The struggles with the federally mandated site, Vermont Health Connect, are a clear indication why the state should remain focused on seeking a universal, single-payer health-care system, Shumlin said.
“The difficult rollout of the exchanges here and across America should remind us one again that we need, we deserve and we can have simple, universal, affordable, comprehensive health care for all where costs are sustained and access to quality care is guaranteed just because you are a Vermonter,” he said.
Shumlin offered no new details on how his health-care plan, slated to begin in 2017, will be funded.
In a Republican news conference following the speech, Senate Minority Leader Joe Benning of Caledonia County slammed Shumlin for failing to offer details of his looming health-care plan.
“Unfortunately, I hear nothing more than campaign rhetoric. Vermonters are facing a very serious issue, and it is time for us to start asking the tough questions and incorporate those questions into an actual game plan for how to deliver a system that is bigger than anything any of us in our lifetime have seen instituted in the state of Vermont,” Benning said.
“Vermonters have a right to know.
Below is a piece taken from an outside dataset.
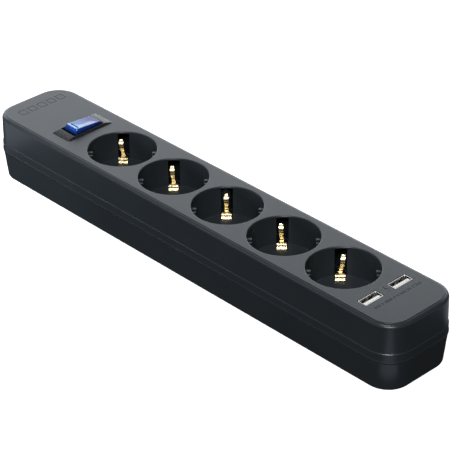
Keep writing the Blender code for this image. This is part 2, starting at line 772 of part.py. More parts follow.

This is not a ‘nothing burger.’ Simply put, where is the beef? How much is it going to cost? Who is going to pay for it, and how are we going to pay for it?” Benning asked. “Those issues remain unstated.”
To maintain economic development efforts, Shumlin told lawmakers he is looking to expand apprenticeships and job training programs. The state’s Regional Development Corporations., which focus on recruiting and maintaining businesses, will see a 9 percent increase in funding.
Shumlin said the state’s growing technology sector, which includes companies such as Dealer.com and My Web Grocer. Shumlin said the state must compete with other states to maintain existing companies and recruit new ones. He offered no new initiatives, however, other than pledging that members of his administration will work with lawmakers on that task.
Shawn Shouldice, state director for the National Federation of Independent Business, said Shumlin offered no plans to help small businesses in Vermont that aren’t in the tech industry.
“While NFIB is a proponent of innovation and entrepreneurship, most of the businesses that are here now, which create most of the jobs and which support the state’s economy, are not high-tech companies. They need help, too,” she said.
The transportation budget includes an increase of $33 million, raising total transportation spending to $686 million. The funding will help the state replace or repair 100 bridges, pave 300 more miles of road and expand carpooling efforts around the state, Shumlin said.
The western rail corridor will also see continued funding in Shumlin’s budget. He said new investments will improve tracks between Rutland and Burlington, and help the state achieve its goal of passenger rail all the way to New York City through Burlington, Rutland and Bennington.
“My budget proposes $19 million to extend these improvements, bringing us closer to our goal of growing jobs and economic opportunity by delivering better freight and passenger rail service up and down the western side of Vermont,” he said.
House Minority Leader Don Turner of Milton said during the Republican news conference that his caucus is glad to see a reduction in the use of one-time money, a position they have been advocating for several years.
“We have for the last several years been calling on the governor to reduce the dependence on use of one-time money in the budget,” he said. “We’re happy to see this year the governor is moving in that direction. Although $30 million in one-time money is still a lot of money, it still does put us in a better direction.”
Still, the proposed budget is higher than Vermonters can support, Turner said.
“Proposing a budget that exceeds the growth rate of Vermont’s economy and … the paychecks in Vermonters’ wallets is bad policy and not financially sustainable,” he said.